査定依頼した複数の不動産会社のうち、実際に売却を頼む業者を絞ります。ただし、契約する会社は1社でなければいけないというわけではありません。売却のための不動産会社との契約には3つの方法があり、複数に依頼することも可能となっているのです。
- 「一般媒介契約」・・・複数と契約することができる契約方法。個人的に見つけてきた相手への売却についても可能となる契約方法
(依頼主にとっては、自分の物件の売却における販促方法の幅が広がるという利点があります。しかし、一方では複数の不動産会社と契約している物件であることから、売却する不動産会社の取り組みの熱意が薄くなってしまうケースも少なくないです。)
- 「専属専任媒介契約」・・・1社のみに仲介を依頼する契約方法
- 「専任媒介契約」・・・1社のみに仲介を依頼する契約方法
(専任媒介契約は、加えて個人的に見つけた相手への売却も可能となっている契約方法です。)
どのような契約の手段を取る場合であっても、長い付き合いとなることもある業者選びは慎重に行うことが重要となります。
依頼する業者を選ぶ際には、不動産会社が提示する査定価格を参考にする人もいるかもしれません。しかし、金額だけではなく売却契約に携わる担当者の対応をチェックしておくことも大切です。査定や契約についての説明が十分になされているか、丁寧な対応をしてくれているかといったポイントも業者選びの判断材料にしておきましょう。
STEP5 売却開始
売却のための宣伝活動は、不動産会社によって異なります。新聞やチラシなどに広告を掲載するという方法をとる業者もあれば、自分の会社のHPに売却物件情報として紹介するところもあるのです。
さらに、会員となっている全国の不動産会社が情報を共有し合う「レインズ(REINS)」を利用することもあります。そして、さまざまなルートを通してマンションの売却情報を見た購入希望者が不動産会社に問い合わせをすると、希望に応じて物件見学が行われます。
売却中も住み続けていたり、生活用品が残っている状態であったりする場合には、見学する希望者に少しでも良い印象を与えるためにも、室内をきちんと整えておくようにしましょう。
STEP6 条件交渉
購入希望者が売却中のマンションを気に入り、買いたい旨を申し出てきたら、すぐに売り渡すための契約手続きへと進んでいくわけではありません。まずは、お互いの条件を伝えあって交渉が行われます。
売買交渉の条件となる項目とは、
- 価格
- 代金の支払い方法
- 物件の引き渡しの時期
などです。

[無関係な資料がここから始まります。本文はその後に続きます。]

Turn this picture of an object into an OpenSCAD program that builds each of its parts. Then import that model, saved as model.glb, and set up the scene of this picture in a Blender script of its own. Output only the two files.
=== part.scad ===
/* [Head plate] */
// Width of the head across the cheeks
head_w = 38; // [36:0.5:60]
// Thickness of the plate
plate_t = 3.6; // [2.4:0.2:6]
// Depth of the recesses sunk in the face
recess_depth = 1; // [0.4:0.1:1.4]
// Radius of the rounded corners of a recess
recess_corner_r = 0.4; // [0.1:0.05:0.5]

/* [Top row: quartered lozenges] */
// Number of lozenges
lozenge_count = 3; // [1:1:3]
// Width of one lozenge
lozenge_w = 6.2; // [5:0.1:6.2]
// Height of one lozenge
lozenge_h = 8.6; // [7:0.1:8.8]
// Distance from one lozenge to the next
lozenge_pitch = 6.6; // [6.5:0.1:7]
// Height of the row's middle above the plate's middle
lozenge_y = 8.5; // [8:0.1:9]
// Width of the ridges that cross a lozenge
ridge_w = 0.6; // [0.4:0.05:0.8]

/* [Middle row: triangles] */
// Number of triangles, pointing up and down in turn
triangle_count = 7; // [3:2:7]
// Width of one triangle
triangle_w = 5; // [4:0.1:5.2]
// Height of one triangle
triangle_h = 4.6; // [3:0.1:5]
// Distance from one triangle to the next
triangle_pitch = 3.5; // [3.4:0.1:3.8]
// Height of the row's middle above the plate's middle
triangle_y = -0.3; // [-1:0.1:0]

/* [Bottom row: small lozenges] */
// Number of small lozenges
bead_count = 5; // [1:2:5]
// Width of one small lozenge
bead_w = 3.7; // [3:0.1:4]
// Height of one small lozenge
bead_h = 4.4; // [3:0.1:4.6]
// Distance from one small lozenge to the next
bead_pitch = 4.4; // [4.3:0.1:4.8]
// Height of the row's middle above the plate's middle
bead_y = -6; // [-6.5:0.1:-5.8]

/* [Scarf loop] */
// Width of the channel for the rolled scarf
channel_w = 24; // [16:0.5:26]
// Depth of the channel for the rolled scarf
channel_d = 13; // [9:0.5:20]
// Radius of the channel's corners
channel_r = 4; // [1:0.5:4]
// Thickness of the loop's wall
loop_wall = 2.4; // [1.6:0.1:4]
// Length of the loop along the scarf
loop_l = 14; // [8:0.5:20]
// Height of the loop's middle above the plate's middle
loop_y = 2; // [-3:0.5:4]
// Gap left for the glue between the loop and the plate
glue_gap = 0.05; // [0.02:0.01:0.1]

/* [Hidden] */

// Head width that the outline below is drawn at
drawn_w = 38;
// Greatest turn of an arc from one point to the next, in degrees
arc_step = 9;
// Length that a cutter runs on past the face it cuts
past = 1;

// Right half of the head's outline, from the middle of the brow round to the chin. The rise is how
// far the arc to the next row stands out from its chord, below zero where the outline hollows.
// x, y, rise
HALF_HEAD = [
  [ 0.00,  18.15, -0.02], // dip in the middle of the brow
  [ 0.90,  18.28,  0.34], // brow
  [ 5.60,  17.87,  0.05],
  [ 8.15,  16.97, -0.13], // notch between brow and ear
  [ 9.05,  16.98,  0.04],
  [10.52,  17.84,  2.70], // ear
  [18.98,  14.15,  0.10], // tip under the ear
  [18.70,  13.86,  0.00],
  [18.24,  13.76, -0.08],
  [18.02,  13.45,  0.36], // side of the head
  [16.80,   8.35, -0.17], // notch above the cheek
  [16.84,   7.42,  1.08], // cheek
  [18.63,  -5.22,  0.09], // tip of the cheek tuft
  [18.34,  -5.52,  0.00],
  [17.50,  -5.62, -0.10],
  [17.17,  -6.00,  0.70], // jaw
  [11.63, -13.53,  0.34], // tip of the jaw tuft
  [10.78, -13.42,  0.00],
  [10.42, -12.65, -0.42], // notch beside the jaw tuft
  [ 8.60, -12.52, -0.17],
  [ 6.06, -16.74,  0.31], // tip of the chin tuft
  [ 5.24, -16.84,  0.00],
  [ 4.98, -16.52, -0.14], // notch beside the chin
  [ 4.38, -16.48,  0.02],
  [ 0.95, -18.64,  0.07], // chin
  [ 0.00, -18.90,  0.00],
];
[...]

特に価格は、提示されることが多い条件となっています。価格交渉では、買い手側が希望する価格への値下げを求めます。そして、売り手側は相手が希望する価格との折り合いをつけるために、可能な限りの値引き金額を提示するという流れが一般的です。しかし、一度値引きをすると買い手側が値引き可能な物件と判断し、さらなる値引きを要求してくることもあります。このため、最初の段階ではっきりと売り手側の希望価格を提示しておくことも大切です。

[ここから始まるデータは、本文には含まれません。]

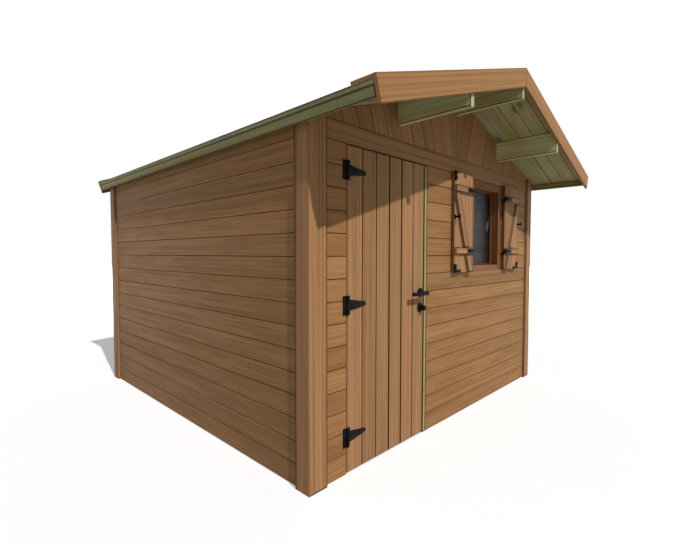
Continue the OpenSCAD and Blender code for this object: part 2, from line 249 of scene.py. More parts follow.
def apply_modifiers(obj):
    """Turns a piece's modifiers into plain mesh."""
    dg = bpy.context.evaluated_depsgraph_get()
    result = obj.evaluated_get(dg)
    mesh = bpy.data.meshes.new_from_object(result, preserve_all_data_layers=True, depsgraph=dg)
    obj.modifiers.clear()
    old, obj.data = obj.data, mesh
    bpy.data.meshes.remove(old)


def cut_box(obj, a, b):
    """Cuts an upright box, from corner a to corner b, out of a piece."""
    bm = bmesh.new()
    bmesh.ops.create_cube(bm, size=1)
    for v in bm.verts:
        v.co = Vector([a[k] + (b[k] - a[k]) * (v.co[k] + 0.5) for k in range(3)])
    mesh = bpy.data.meshes.new("cutter")
    bm.to_mesh(mesh)
    bm.free()
    tool = bpy.data.objects.new("cutter", mesh)
    bpy.context.scene.collection.objects.link(tool)
    mod = obj.modifiers.new("cut", "BOOLEAN")
    mod.operation, mod.object, mod.solver = "DIFFERENCE", tool, "EXACT"
    apply_modifiers(obj)
    bpy.data.objects.remove(tool)
    bpy.data.meshes.remove(mesh)


# ---------------------------------------------------------------- materials


class Tree:
    """Short calls for building the node tree of a material or of the world."""

    def __init__(self, owner):
        """Starts with an empty tree."""
        self.owner = owner
        owner.use_nodes = True
        self.tree = owner.node_tree
        self.tree.nodes.clear()

    def put(self, socket, value):
        """Links a socket to a socket, or sets its value."""
        if isinstance(value, bpy.types.NodeSocket):
            self.tree.links.new(value, socket)
        else:
            socket.default_value = value

    def node(self, kind, settings=None, **sockets):
        """A node with its settings and inputs."""
        n = self.tree.nodes.new("ShaderNode" + kind)
        for key, value in (settings or {}).items():
            setattr(n, key, value)
        for key, value in sockets.items():
            self.put(n.inputs[key.replace("_", " ")], value)
        return n

    def math(self, op, a, b=0.0, c=0.0):
        """One operation on up to three numbers."""
        n = self.node("Math", {"operation": op})
        for socket, value in zip(n.inputs, (a, b, c)):
            self.put(socket, value)
        return n.outputs[0]

    def scaled(self, vector, scale):
        """A vector scaled along each axis."""
        n = self.node("VectorMath", {"operation": "MULTIPLY"})
        self.put(n.inputs[0], vector)
        self.put(n.inputs[1], scale)
        return n.outputs[0]

    def noise(self, vector, detail=2.0, rough=0.5, scale=1.0):
        """Cloudy noise."""
        n = self.node("TexNoise", Vector=vector, Scale=scale, Detail=detail, Roughness=rough)
        return n.outputs["Fac"]

    def span(self, value, a, b, c=0.0, d=1.0):
        """Maps the span from a to b onto the span from c to d, and stops at its ends."""
        n = self.node("MapRange")
        for key, v in (("Value", value), ("From Min", a), ("From Max", b), ("To Min", c), ("To Max", d)):
            self.put(n.inputs[key], v)
        return n.outputs[0]

    def ramp(self, value, stops):
        """A colour from (position, colour) stops."""
        n = self.node("ValToRGB")
        while len(n.color_ramp.elements) < len(stops):
            n.color_ramp.elements.new(0.5)
        for element, (at, colour) in zip(n.color_ramp.elements, stops):
            element.position, element.color = at, (*colour, 1)
        self.put(n.inputs[0], value)
        return n.outputs[0]

    def mix(self, factor, a, b, blend="MIX"):
        """A mix of two colours."""
        n = self.node("Mix", {"data_type": "RGBA", "blend_type": blend})
        self.put(n.inputs[0], factor)
        self.put(n.inputs[6], a if isinstance(a, bpy.types.NodeSocket) else (*a, 1))
        self.put(n.inputs[7], b if isinstance(b, bpy.types.NodeSocket) else (*b, 1))
        return n.outputs[2]

    def choose(self, factor, first, second):
        """The first shader where the factor is 0, and the second where it is 1."""
        n = self.node("MixShader")
        for socket, value in zip(n.inputs, (factor, first, second)):
            self.put(socket, value)
        return n.outputs[0]

    def seen(self):
        """1 for what the camera sees, also by reflection or through glass, and 0 for bounced light."""
        path = self.node("LightPath").outputs
        direct = self.math("MAXIMUM", path["Is Camera Ray"], path["Is Glossy Ray"])
        return self.math("MAXIMUM", direct, path["Is Transmission Ray"])

    def bump(self, height, strength, distance):
        """A normal from a height."""
        n = self.node("Bump", Height=height, Strength=strength, Distance=distance)
        return n.outputs[0]

    def surface(self, **sockets):
        """Ends a material with the main shader."""
        shader = self.node("BsdfPrincipled", **sockets)
        self.node("OutputMaterial", Surface=shader.outputs[0])
        return self.owner


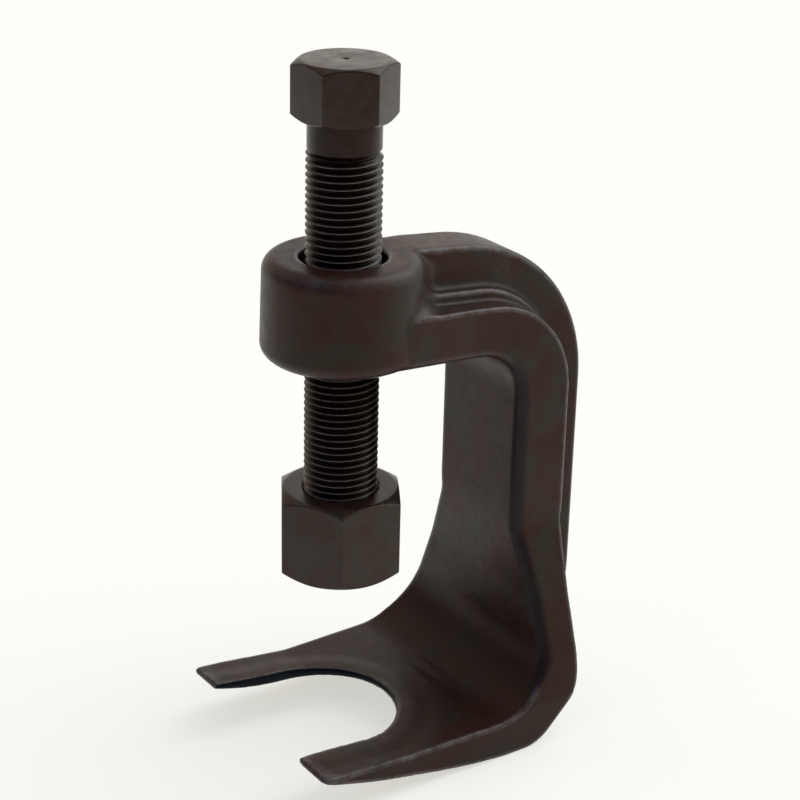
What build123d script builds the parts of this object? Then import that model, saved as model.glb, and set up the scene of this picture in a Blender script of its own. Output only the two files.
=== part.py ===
from build123d import *

import os

# Ball joint separator: a forged C-frame with a fork at the foot and a round eye at the top, a
# forcing screw that hangs through the eye, and a tall thrust nut on the screw's lower end.
# Millimetres. The screw's axis is the Z axis and points up to the screw's head, the fork's
# prongs point to -X, the frame's back is at +X, and Z = 0 is the frame's lowest point.

# Frame, seen from the side (X and Z)
FRAME_HEIGHT = 113.8
ARM_TOP_AT_EYE = 103.9
ARM_TOP_AT_BACK = 99.4
ARM_UNDER_AT_EYE = 92.6
ARM_UNDER_AT_BACK = 89.8
BACK_INNER_X = 36.6
BACK_OUTER_X = 49.6
WAIST_Z = 50.0
FOOT_INNER_X = 38.4
FOOT_OUTER_X = 48.0
FOOT_TOP_Z = 33.0
THROAT_RADIUS = 11.0
SHOULDER_RADIUS = 22.5
FOOT_INNER_RADIUS = 14.0
WAIST_RADIUS = 40.0
HEEL_BACK_X = 46.9
HEEL_BACK_Z = 11.0
HEEL_BACK_RADIUS = 12.0
HEEL_X = 35.8
HEEL_RADIUS = 4.0

# Fork
FORK_TOP = 8.5
FORK_FLAT_END_X = 2.0
UNDERSIDE_X = 3.0
UNDERSIDE_Z = 3.0
TIP_X = -21.3
TIP_TOP_Z = 10.7
TIP_BOTTOM_Z = 9.6
TIP_CORNER_RADIUS = 2.4
FORK_WAIST_RADIUS = 60.0
FORK_OPENING = 34.0
SLOT_CENTRE_X = -4.4
SLOT_LIP = 3.2
SLOT_LIP_SLOPE = 0.02
SLOT_BEVEL = 7.0
SLOT_BEVEL_ANGLE = 66.0

# Frame, half widths (Y)
ARM_HALF_WIDTH = 14.6
FLARE_START_Z = 46.8
FLARE_END_Z = 19.0
FLARE_END_HALF_WIDTH = 25.6
FORK_ROOT_HALF_WIDTH = 27.4
FORK_WAIST_HALF_WIDTH = 26.7
FORK_TIP_HALF_WIDTH = 27.9
FLARE_RADIUS = 8.0

# Neck between the eye and the arm
NECK_START_X = 2.0
NECK_END_X = 24.0
NECK_START_HALF_WIDTH = 16.4

# Stiffening rib on the outside of the frame, and the narrow step at its foot
RIB_HALF_WIDTH = 6.0
RIB_FOOT_X = 27.0
RIB_BACK_X = 60.3
RIB_LEVEL_END_X = 16.0
RIB_TOP_AT_BACK = 110.0
RIB_SHOULDER_RADIUS = 36.0
RIB_FOOT_RADIUS = 30.0
RIB_CORE_X = 43.0
RIB_CORE_TOP = 96.0
RIB_CORE_BOTTOM = 4.0
RIB_CORE_RADIUS = 14.0
STEP_HALF_WIDTH = 9.0
STEP_RISE = 2.2
STEP_END_Z = 72.0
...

そして、特に売却を急いでいないのであれば、安易に交渉に応じないことが上手に価格交渉を行うポイントとなります。
STEP7 売買契約と物件の引き渡し
交渉の末、お互いに売買条件について納得することができたら正式な契約となります。
不動産会社が仲介している場合であれば、業者が契約の日程や場所を調整し、手続きに必要となる書類について事前に説明をしてくれることが通常です。このため、業者のアドバイスのもと、決められた流れに従って手続きを進めていくこととなります。
売買契約が成立してからの流れ
- 買い手側から手付金を受領
- 不動産業者に仲介手数料の半額を支払う
- 抵当権の抹消や住宅ローンが残っている場合には残金を完済させ
- 最後に売却残金をすべて受け取ったら物件の引き渡し
マンションの売却は流れに沿って慎重に手続きを進めていくことが大切
マンションの売却を開始すると、つい焦って早くに売却を完了させようとしてしまう人がいます。しかし、特別な事情がない限りは、焦らずに状況を見守ることも、売却を成功させるために必要となる大切なポイントです。

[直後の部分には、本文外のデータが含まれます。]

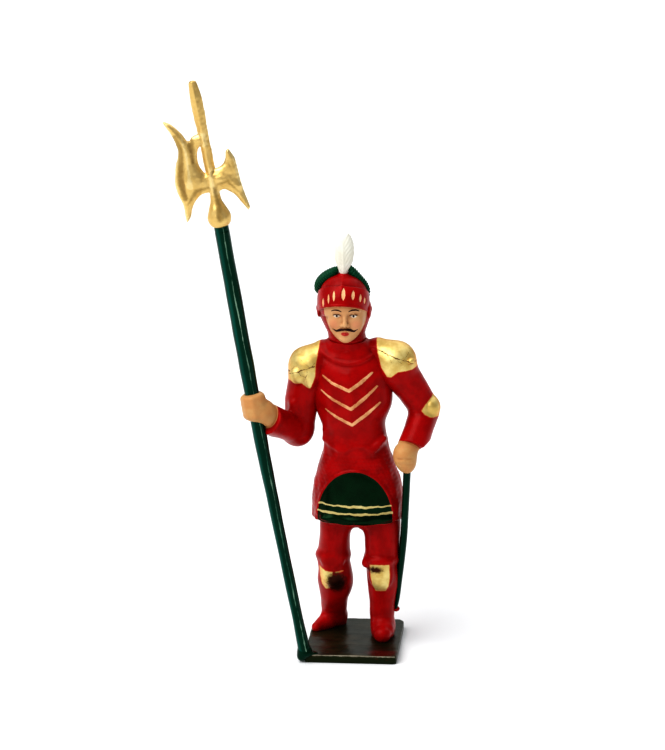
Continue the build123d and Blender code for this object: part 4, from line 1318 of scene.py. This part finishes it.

また、思うような売却ができずに後悔することがないよう、売却を依頼する業者選びを慎重に行うことも重要となります。さらに、不備や損が出ることを防ぐために、随時情報収集を行い、万全に手続きを行うことも重要です。
気持ちに余裕を持って手続きを進めていくためにも、売却を検討し始めたらできるだけ早いうちから行動を起こすようにしましょう。